** Collected data **
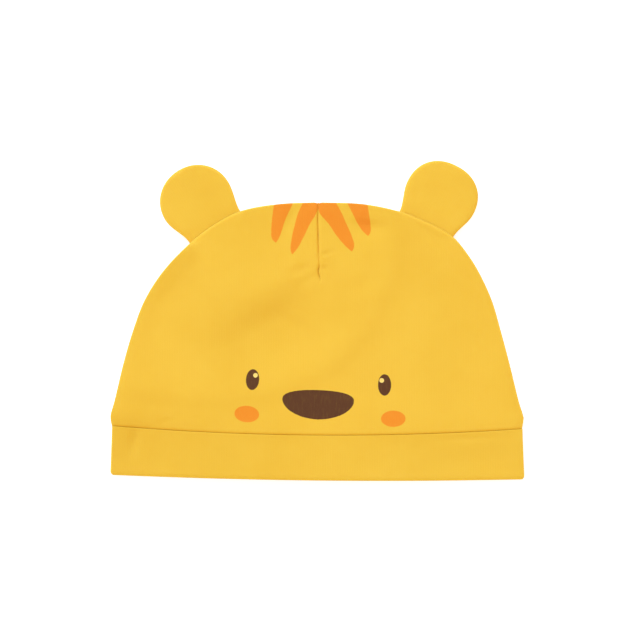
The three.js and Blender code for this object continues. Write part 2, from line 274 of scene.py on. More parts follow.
@dataclass(frozen=True)
class HatForm:
    """The lying hat's own form, which all its pieces are cut from: outline, seams, puff and dents."""

    # How high the crown's seam and the middle of the band lie over the table
    seam_height: float = 3.0
    # Thread pulls the edges of the cloth together, closer than the solids may lie
    stitch_gap: float = 0.08
    seam: Arc = Arc(10.0, -55.5, 0.00038)
    rim: Arc = Arc(36.0, -77.7, 0.00015)
    # How far below the rim the outline's line runs on, so that it passes the band's corners
    past_rim: float = 4.0
    # How much higher than flat cloth the front stands, at heights up the hat
    puff_at: tuple[float, ...] = (-78.0, -55.0, -35.0, -10.0, 30.0, 58.0)
    puff: tuple[float, ...] = (4.2, 4.4, 2.8, 2.0, 1.8, 1.6)
    puff_spread: float = 60.0
    # How far inside the outline the relief has its full height, how far where an ear is, and how
    # far the folds along the seams have theirs
    dent_fade: float = 0.5
    ear_fade: float = 4.0
    fold_fade: float = 4.0
    # Each half of the crown's outline, from the band's seam to the dart
    left: tuple[tuple[float, float], ...] = (
        (-100.4, -50.85), (-101.0, -46.6), (-98.9, -38.4), (-94.5, -20.0), (-89.9, -4.3),
        (-84.3, 10.3), (-75.6, 24.0), (-64.2, 36.2), (-50.3, 47.1), (-36.5, 54.0),
        (-18.3, 57.2), (0.3, 58.0),
    )
    right: tuple[tuple[float, float], ...] = (
        (99.8, -52.4), (100.6, -48.2), (97.9, -38.4), (93.4, -20.0), (89.2, -4.3),
        (84.9, 10.3), (78.5, 24.2), (73.4, 32.4), (66.9, 40.3), (59.7, 45.0),
        (51.5, 49.0), (41.0, 53.2), (22.6, 57.1), (0.3, 58.0),
    )
    # Where the rim and the band's seam end at the left and at the right
    rim_ends: tuple[float, float] = (-101.0, 100.8)
    seam_ends: tuple[float, float] = (-100.2, 99.9)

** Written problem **
Hand back the material above in full, exactly as written.

** Problem solution **
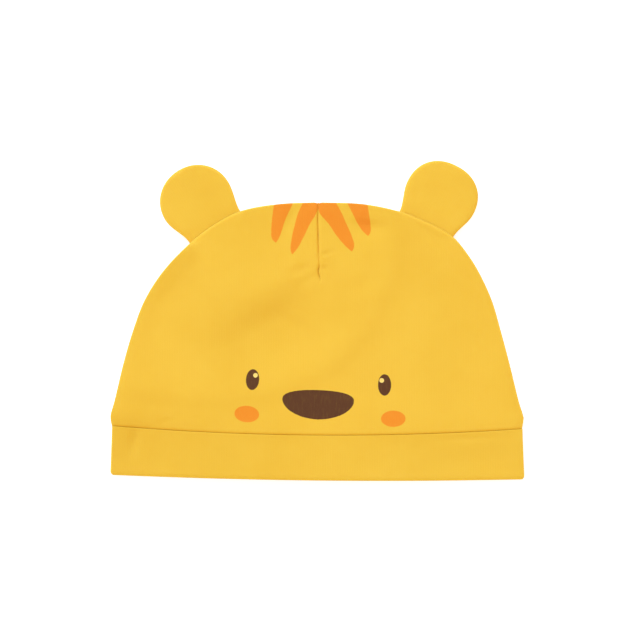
The three.js and Blender code for this object continues. Write part 2, from line 274 of scene.py on. More parts follow.
@dataclass(frozen=True)
class HatForm:
    """The lying hat's own form, which all its pieces are cut from: outline, seams, puff and dents."""

    # How high the crown's seam and the middle of the band lie over the table
    seam_height: float = 3.0
    # Thread pulls the edges of the cloth together, closer than the solids may lie
    stitch_gap: float = 0.08
    seam: Arc = Arc(10.0, -55.5, 0.00038)
    rim: Arc = Arc(36.0, -77.7, 0.00015)
    # How far below the rim the outline's line runs on, so that it passes the band's corners
    past_rim: float = 4.0
    # How much higher than flat cloth the front stands, at heights up the hat
    puff_at: tuple[float, ...] = (-78.0, -55.0, -35.0, -10.0, 30.0, 58.0)
    puff: tuple[float, ...] = (4.2, 4.4, 2.8, 2.0, 1.8, 1.6)
    puff_spread: float = 60.0
    # How far inside the outline the relief has its full height, how far where an ear is, and how
    # far the folds along the seams have theirs
    dent_fade: float = 0.5
    ear_fade: float = 4.0
    fold_fade: float = 4.0
    # Each half of the crown's outline, from the band's seam to the dart
    left: tuple[tuple[float, float], ...] = (
        (-100.4, -50.85), (-101.0, -46.6), (-98.9, -38.4), (-94.5, -20.0), (-89.9, -4.3),
        (-84.3, 10.3), (-75.6, 24.0), (-64.2, 36.2), (-50.3, 47.1), (-36.5, 54.0),
        (-18.3, 57.2), (0.3, 58.0),
    )
    right: tuple[tuple[float, float], ...] = (
        (99.8, -52.4), (100.6, -48.2), (97.9, -38.4), (93.4, -20.0), (89.2, -4.3),
        (84.9, 10.3), (78.5, 24.2), (73.4, 32.4), (66.9, 40.3), (59.7, 45.0),
        (51.5, 49.0), (41.0, 53.2), (22.6, 57.1), (0.3, 58.0),
    )
    # Where the rim and the band's seam end at the left and at the right
    rim_ends: tuple[float, float] = (-101.0, 100.8)
    seam_ends: tuple[float, float] = (-100.2, 99.9)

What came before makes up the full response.